The callback runs under a lock for that key. Concurrent Compute calls for the same key serialise. The cache itself becomes a coordination primitive, not just a store. This pattern fits rate limiters, counters, and any value that read-modify-writes from multiple goroutines.

ComputeIfAbsent, ComputeIfPresent, and ComputeWithTTL are variants for the cases where you want the callback to fire only on a specific presence state, or where the new entry needs its own TTL.

ComputeAction lets the callback decide what to do after computing. The three options store the new value, delete the entry, or make no change. The semantics stay explicit. A caller that produces a zero value does not accidentally store zeros all over the cache. It returns ComputeActionNoop.

Tiered caching for multi-instance deployments

Single-process caches work fine for one process. Multi-instance deployments face a choice. A purely distributed cache (Redis, Valkey) gives every instance the same view but adds a network hop to every read. A purely local cache is fast but each instance gets its own misses, and a value loaded by instance A is not visible to instance B.

Piko's cache_provider_multilevel is the compromise. Level 1 is the local Otter cache in each instance. Level 2 is the shared Redis or Valkey cache. A read checks L1 first. If L1 misses, the read checks L2. If L2 has the value, the cache populates L1 and returns the value. If L2 misses, the loader runs and both levels populate on write.

The trade-off is staleness. An instance that has a value cached in L1 does not observe an L2 invalidation. Multi-level caches get their staleness bound from the L1 TTL. Short L1 TTLs give near-fresh reads at the cost of more L2 round-trips. Long L1 TTLs give faster reads with a larger staleness window. Pick the bound that matches the application's tolerance.

For data that must be strictly consistent across instances, use L2 directly without the multilevel wrapper. For data where a minute or two of staleness is acceptable (product catalogue, configuration), multilevel wins.

Transformer chains

Transformers run on the value bytes during write and reverse during read. Each transformer is a pair of functions that agree on a transformation direction. A compression transformer writes zstd-compressed bytes and reads them back by decompressing. An encryption transformer encrypts on write and decrypts on read.

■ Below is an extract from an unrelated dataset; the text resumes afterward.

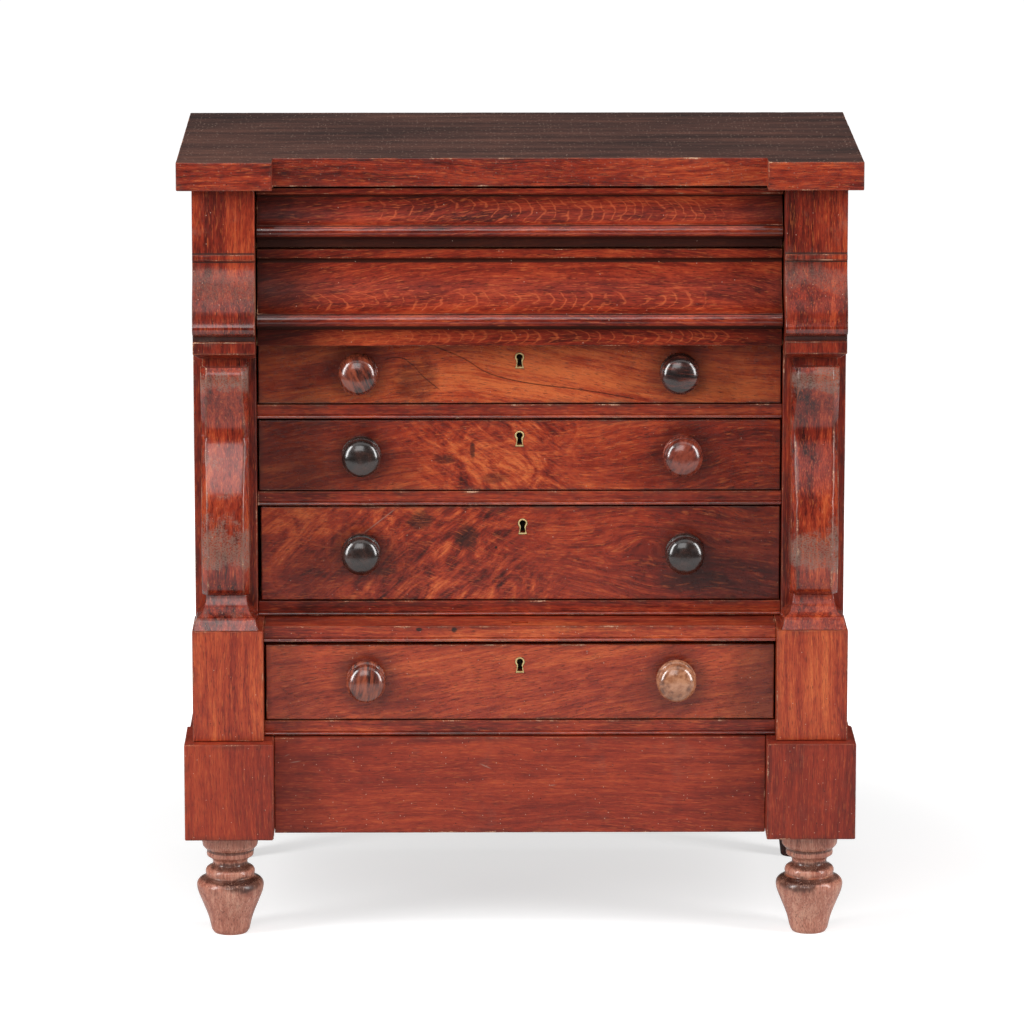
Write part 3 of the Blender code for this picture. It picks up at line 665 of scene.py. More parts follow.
def mahogany(name, grain="x", shift=(0, 0, 0), slope=0.0, sweep=None, sway=0.02, reds=REDS, level=0.5,
             bold=1.0, curl=None, hooks=(), veins=(), scratches=(), spots=(), knobs=(), ends=None, dust=0.06,
             wear=1.0, grime_and_shade=0.5, gloss=0.34, dull=0.12, coat=0.12, top_dark=False, scuff=0.0, rubs=(),
             rim=0.35, pores=1.0, crest=0.5, shine=0.4):
    """Polished mahogany. The grain runs along one axis and is bent across it by sweep, a drawn curve, and by
    sway, a slow noise. Ribbons, blotches, lines and fibres are added and sent through a range of reds."""
    f = Finish(name)
    base = f.stretch(f.place, (1, 1, 1), shift, GRAIN_TURN[grain])
    along, deep, across = f.apart(base)
    x, _, z = f.apart(f.place)
    drift = f.noise(f.stretch(base, (5, 14, 14)), 1, 2, 0.5)
    bent = f.add(across, f.times(drift, sway, -0.5 * sway))
    if slope:
        bent = f.add(bent, f.times(along, slope))
    if sweep:
        bent = f.math("SUBTRACT", bent, f.drawn(x, sweep))
    run = f.together(along, deep, bent)
    ribbon = f.noise(f.stretch(run, (5, 26, 46)), 1, 4, 0.55, 0.3)
    blotch = f.noise(f.stretch(run, (60, 110, 170)), 1, 5, 0.68, 0.4)
    lines = f.noise(f.stretch(run, (10, 220, 380)), 1, 5, 0.65, 0.2)
    fibres = f.noise(f.stretch(run, (80, 900, 1500)), 1, 3, 0.65)
    tone = f.blend((ribbon, 0.30), (blotch, 0.22), (lines, 0.28), (fibres, 0.20))
    if curl:
        tone = crotch_figure(f, tone, x, drift, shift, curl)
    patch = f.noise(f.stretch(run, (9, 20, 26), (3, 1, 2)), 1, 2, 0.5)
    tone = f.add(tone, f.times(patch, 0.14, -0.07))
    tone = f.span(tone, 0.5 - 0.145 / bold, 0.5 + 0.145 / bold, level - 0.5, level + 0.5)
    tone.node.interpolation_type = "LINEAR"
    colour = f.ramp(tone, *zip((0.0, 0.22, 0.48, 0.74, 1.0), reds))
    colour = hooked(f, colour, x, z, drift, blotch, hooks)
    for points in veins:
        colour = f.mix(f.times(f.near_line(x, z, points, 0.0007), 0.8), colour, reds[0])
    colour = stains_and_painted_shade(f, colour, x, z, blotch, spots)
    pore = f.span(f.noise(f.stretch(run, (190, 1200, 2100)), 1, 2, 0.5), 0.56, 0.68)
    colour = f.mix(f.times(pore, 0.62 * pores), colour, reds[0])
    fleck = f.span(f.noise(f.stretch(run, (120, 900, 1400), (5, 2, 1)), 1, 2, 0.5), 0.58, 0.70)
    colour = f.mix(f.times(fleck, 0.42 * pores), colour, reds[4])
    for points in scratches:
        colour = f.mix(f.times(f.near_line(x, z, points, 0.0006), 0.75), colour, (0.30, 0.17, 0.13))
    # Painted shade: the colour darkens toward the left and right ends of the piece.
    if ends:
        left, right, amount = ends
        dim = f.add(x, f.times(drift, 0.09, -0.045))
        shade = f.add(f.span(dim, left, left - 0.075), f.span(dim, right, right + 0.06))
        colour = f.mix(f.mul(shade, amount, clamp=True), colour, reds[0])
    # Painted shade and dark reflection about the knobs.
    if knobs:
        colour = knob_shade_halo(f, colour, x, z, patch, knobs)
    place = f.stretch(f.place, (1, 1, 1), (0.3, 0.1, 0.2))
    cloud, fine = f.noise(place, 60, 4, 0.6), f.noise(place, 900, 2, 0.5)
    # Faces that look up get a darker, greyer colour: their own dark brown with a painted grey reflection.
    if top_dark:
        upper = f.span(f.apart(f.node("ShaderNodeNewGeometry").outputs["Normal"])[2], 0.55, 0.9)
        colour = darkened_top_and_sheen(f, colour, run, fibres, upper)
    colour, soil, bare = edges_soiled_shaded_and_rubbed(f, colour, place, cloud, fine, grime_and_shade, wear, rim)
    rub = 0.0
    if scuff:
        colour, rub = scuffed(f, colour, place, z, scuff, rubs)
    grit = f.specks(place, 330, 0.22 if top_dark else 0.13, dust)
    if top_dark:
        grit = f.mul(grit, f.times(upper, 0.8, 0.2))
    colour = f.mix(f.times(grit, 0.8), colour, (0.62, 0.42, 0.32))
    dark_spot = f.specks(f.stretch(place, (1, 1, 1), (4, 3, 2)), 210, 0.13, dust * 0.8)
    colour = f.mix(f.times(dark_spot, 0.7), colour, (0.016, 0.006, 0.005))
    polish = f.attribute("shine")
    rough = f.add(gloss, f.times(cloud, dull * 2, -dull))
    rough = f.math("SUBTRACT", rough, f.times(polish, gloss * 0.55))
    rough = f.add(rough, f.mul(f.add(bare, rub), 0.25))
    rough = f.add(rough, f.times(soil, 0.25), clamp=True)
    if top_dark:
        rough = f.add(rough, f.times(upper, 0.16))
    height = f.blend((lines, 0.30), (fibres, 0.25), (pore, -0.45), (cloud, 0.9), (dark_spot, -0.8))
    f.bump(height, 0.00016, 0.55)
    return f.set(Base_Color=colour, Roughness=rough, Coat_Weight=f.times(polish, crest - coat, coat),
                 Coat_Roughness=0.12, Specular_IOR_Level=shine)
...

Transformers chain. Options.TransformConfig.EnabledTransformers is an ordered list of registered transformer names. Writes run forward through the list, and reads run backward. A natural chain puts compression first, then encryption. Small data ciphertext stays small. Reversing the order (encryption first, then compression) is pointless because encrypted output is incompressible.

Chaining keeps each transformer small. cache_transformer_zstd does one job (zstd). cache_transformer_crypto does one job (AES-GCM). A custom transformer for domain-specific serialisation (for example, FlatBuffers) joins the same chain without either built-in transformer knowing about it.

Why tag-based invalidation exists alongside key-based

The cache stores (key, value) pairs. Invalidating by key is the natural primitive. But real applications often need to invalidate a group of entries together. When a tenant switches plans, every cached entry for that tenant goes stale. Iterating the cache to find those entries is slow, and tracking which keys belong to which tenants in application code is error-prone.

Tags solve this. An entry carries a list of tags on write:

cache.Set(ctx, key, value, "tenant:42", "region:eu")

InvalidateByTags(ctx, "tenant:42") removes every entry carrying the tag in one call (it accepts multiple tags variadically and returns the count removed). The cache maintains the tag-to-keys index internally. Applications do not track keys. They describe the group the entry belongs to and invalidate by group.

Tags are not a replacement for keys. A value still has exactly one key. Tags are a secondary index that makes group invalidation efficient.

Why search sits inside the cache

Most caches are pure key-value. Piko's cache supports an optional search index because some use cases conflate the two. A product catalogue cache benefits from a free-text query over title alongside the ability to fetch a single product by ID. Splitting the two (a cache for by-ID reads and a separate search index) duplicates the data and the invalidation logic.

Providers that ship a search index (Redis with RediSearch, some Valkey builds) expose it through Piko's Search(ctx, query, opts) method. The query string is positional and *SearchOptions carries pagination, sort, and structured filters. A sibling Query(ctx, opts) method handles structured filtering without a free-text term. Providers without search return ErrSearchNotSupported. Callers declare the schema at cache creation, and the provider indexes on write. Typed constructors (Eq, Gt, Between, SortDesc) build filters and sort orders instead of raw strings, keeping the query vocabulary small and verifiable at compile time.

Why typed namespaces

A cache for []byte values is awkward in an application that also caches User, Product, and Order types. Each caller serialises and deserialises, and every miss path repeats the same boilerplate.

Generic types let Piko give each domain its own typed cache:

userCache    cache.Cache[string, User]
productCache cache.Cache[string, Product]

A namespace isolates the key space so user ID 42 does not collide with product ID 42. The generic parameters make every call type-safe. productCache.Get(ctx, "42") returns a Product, not any.

The trade-off is that domain packages usually initialise their caches at startup. A cache does not get created inline at the call site. The cost is worth it. The alternative reintroduces the type-checking burden in every caller.

Stats and observation

Every cache instance tracks hits, misses, evictions, loads, and size. Stats() returns a snapshot. A production deployment plugs a StatsRecorder into Options.StatsRecorder to stream the counters into the metrics pipeline. Cache hit ratio matters more than cache size. A cache with 100 percent hit ratio at 10 MB does more useful work than a cache with 30 percent hit ratio at 10 GB.

Eviction events carry a cause (CauseOverflow, CauseExpiration, CauseInvalidation, CauseReplacement). Sustained CauseOverflow evictions mean the cache is too small. Sustained CauseExpiration evictions on values that should be long-lived mean the TTL is too tight.